The thoroughbred horse racing track officially opened on June 10, 1958, although the racing season started one year prior.
“It’s a big deal to our community, it certainly shows the history and the prestige,” Assiniboia Downs CEO Darren Dunn said.
“When you think of the history of horse racing, over 100 years in this province, the majority of it at this iconic facility … it’s heartwarming but it’s also important to the community. It’s a gathering place, it’s an entertainment place, it’s fun, a little gaming on the side as well. But it’s meant a lot to a lot of people in Winnipeg who have either worked here or enjoyed a family event here and raised a glass hopefully to victory on a well-selected horse.”
While the Downs is celebrating 65 years, the history of horse racing in Manitoba goes far beyond that.
“It goes back almost forever, from the mid-to-late 1800s,” Assiniboia Downs track historian Bob Gates told Global News.
“But formal horse racing, as we know it today, basically got started in 1922 by a gentleman named Robert J. Speers.”
Speers opened Manitoba’s first racetrack, River Park, in 1922.
“He was responsible for sort of reviving the horse racing at old River Park,” Gates said.
Three years later, Speers decided River Park needed updating. Gates says instead of upgrading the existing facility, he opened a brand-new racetrack in St. Boniface called Whittier Park, near Fort Gibraltar. Whittier was so successful, the following year Speers opened another racetrack on the site of what is now the Polo Park Shopping Centre.

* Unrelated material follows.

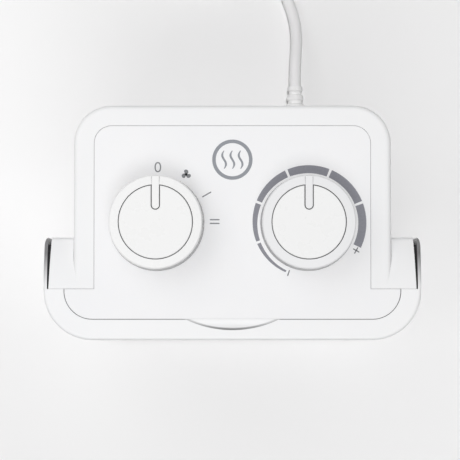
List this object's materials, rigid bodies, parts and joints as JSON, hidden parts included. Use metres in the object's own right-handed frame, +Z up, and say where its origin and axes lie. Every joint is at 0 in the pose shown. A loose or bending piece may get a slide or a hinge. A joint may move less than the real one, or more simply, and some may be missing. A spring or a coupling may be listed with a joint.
{
  "type": "ceramic fan heater",
  "caption": "Upright portable ceramic fan heater with a mode knob and a thermostat knob on its control plate, front outlet grille, rear intake and mains cord.",
  "frame": {"origin": "on the floor, under the middle of the housing's width and depth", "axes": "+Z up, -Y towards the front outlet grille, +X to the right of someone who faces the grille from behind the heater"},
  "size_m": [0.2129, 0.3426, 0.253],
  "materials": {
    "white_plastic": "fine satin moulding",
    "knob_plastic": "smooth satin",
    "base_plastic": "fine moulded texture",
    "dark_plastic": "fine moulded texture",
    "switch_plastic": "moulded",
    "heat_proof_plastic": "heat-proof moulding",
    "grey_nylon": "moulded",
    "plunger_plastic": "moulded",
    "filter_mesh": "open mesh in a frame",
    "rubber": "matt",
    "relief_rubber": "matt",
    "cord_sheath": "smooth matt sheath",
    "plug_plastic": "moulded",
    "tie_plastic": "flat band",
    "steel": "plated",
    "motor_steel": "lacquered can",
    "screw_steel": "zinc plated",
    "aluminium": "bare sheet",
    "brass": "plated",
    "ceramic": "unglazed"
  },
  "bodies": {
    "housing": {"front_frame": "white_plastic", "front_grille": "dark_plastic", "rear_shell": "white_plastic", "rear_grille": "white_plastic", "dust_filter": "filter_mesh", "left_side_intake": "dark_plastic", "right_side_intake": "dark_plastic", "top_plate": "white_plastic", "mode_switch": "switch_plastic", "thermostat": "ceramic", "terminal_tabs": "brass", "base_plate": "base_plastic", "rubber_feet": "rubber", "air_guide": "switch_plastic", "motor_bracket": "steel", "fan_motor": "motor_steel", "element_frame": "heat_proof_plastic", "ceramic_bars": "aluminium", "radiator_fins": "aluminium", "thermal_cutout": "steel", "thermal_fuse": "ceramic", "tip_over_switch": "switch_plastic", "terminal_block": "heat_proof_plastic", "inner_lead": "cord_sheath", "strain_relief": "relief_rubber", "power_cord": "cord_sheath", "cord_coil": "cord_sheath", "cord_tail": "cord_sheath", "cord_tie": "tie_plastic", "plug_body": "plug_plastic", "plug_pins": "brass", "shell_screws": "screw_steel", "base_screws": "screw_steel", "motor_screws": "screw_steel"},
    "mode_control": {"mode_knob": "knob_plastic", "mode_knob_cap": "knob_plastic", "mode_switch_shaft": "grey_nylon"},
    "thermostat_control": {"thermostat_knob": "knob_plastic", "thermostat_knob_cap": "knob_plastic", "thermostat_shaft": "steel"},
    "fan_rotor": {"fan_impeller": "switch_plastic", "motor_shaft": "steel", "impeller_nut": "brass"},
    "tip_plunger": {"tip_over_plunger": "plunger_plastic"}
  },
  "joints": [
    {"name": "mode_knob_turn", "type": "hinge", "parent": "housing", "child": "mode_control", "pos_m": [-0.0385, -0.0003, 0.23475], "axis": [0, 0, 1], "range_deg": [-90, 0]},
    {"name": "thermostat_knob_turn", "type": "hinge", "parent": "housing", "child": "thermostat_control", "pos_m": [0.0385, -0.0003, 0.23475], "axis": [0, 0, 1], "range_deg": [-118, 155]},
    {"name": "fan_spin", "type": "hinge", "parent": "housing", "child": "fan_rotor", "pos_m": [0, -0.0067, 0.119], "axis": [0, 1, 0], "continuous": true},
    {"name": "tip_plunger_slide", "type": "slide", "parent": "housing", "child": "tip_plunger", "axis": [0, 0, -1], "range_m": [0, 0.004], "stiffness_N_per_m": 60, "springref_m": 0.006}
  ]
}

In 1942, racing at Whittier Park was halted due to rationing and cost-saving measures amid the Second World War.
“They elected to stop the racing at Whittier Park and continue only at Polo Park because it was on the main line and just easier to get to,” Gates said.
“And racing continued on at Polo Park … they never did go back and open (Whittier Park) up again. In 1950 with the big flood, that basically sealed Whittier Park’s fate, with the grandstand so close to the river, it was just destroyed.”

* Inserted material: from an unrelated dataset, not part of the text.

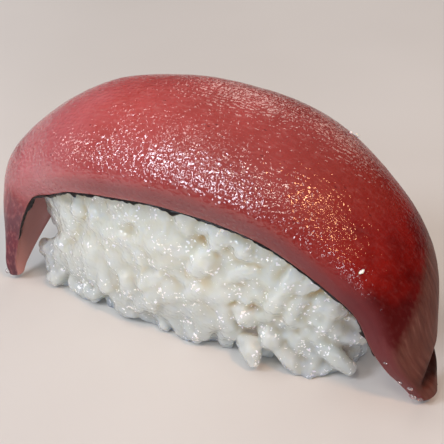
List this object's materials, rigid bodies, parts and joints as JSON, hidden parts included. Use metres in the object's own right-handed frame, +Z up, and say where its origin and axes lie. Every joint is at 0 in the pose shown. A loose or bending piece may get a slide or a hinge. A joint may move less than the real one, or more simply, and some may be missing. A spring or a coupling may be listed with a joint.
{
  "type": "fish nigiri",
  "caption": "Nigiri sushi: a long domed slice of deep red raw fish draped over a pressed block of rice, its ends hanging to the plate, with a dark skin line along its front edge.",
  "frame": {"origin": "middle of the bounding box in plan, on the plane that the rice stands on", "axes": "+X along the slice towards the longer hanging end, +Z up, -Y towards the front edge with the dark skin line"},
  "size_m": [0.0806, 0.0306, 0.0412],
  "materials": {
    "fish_flesh": "wet raw flesh, pink at one end to deep red and brown at the other",
    "fish_skin": "thin near-black skin, moist",
    "cooked_rice": "sticky off-white cooked grains, slightly translucent"
  },
  "bodies": {
    "root": {"fish": "fish_flesh", "skin_edge": "fish_skin", "rice": "cooked_rice"}
  },
  "joints": []
}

Racing would continue at Polo Park until the mid-1950s. The land value in the area was skyrocketing, and Speers purchased land just west of the city before his death in 1955.
The track was then taken over by Jack Hardy, who owned National Motors at the time.
“And in 1957, there were rumours, especially out west, that racing in Manitoba was done, it was never coming back. Jack Hardy saw to it that that wasn’t the case,” Gates said.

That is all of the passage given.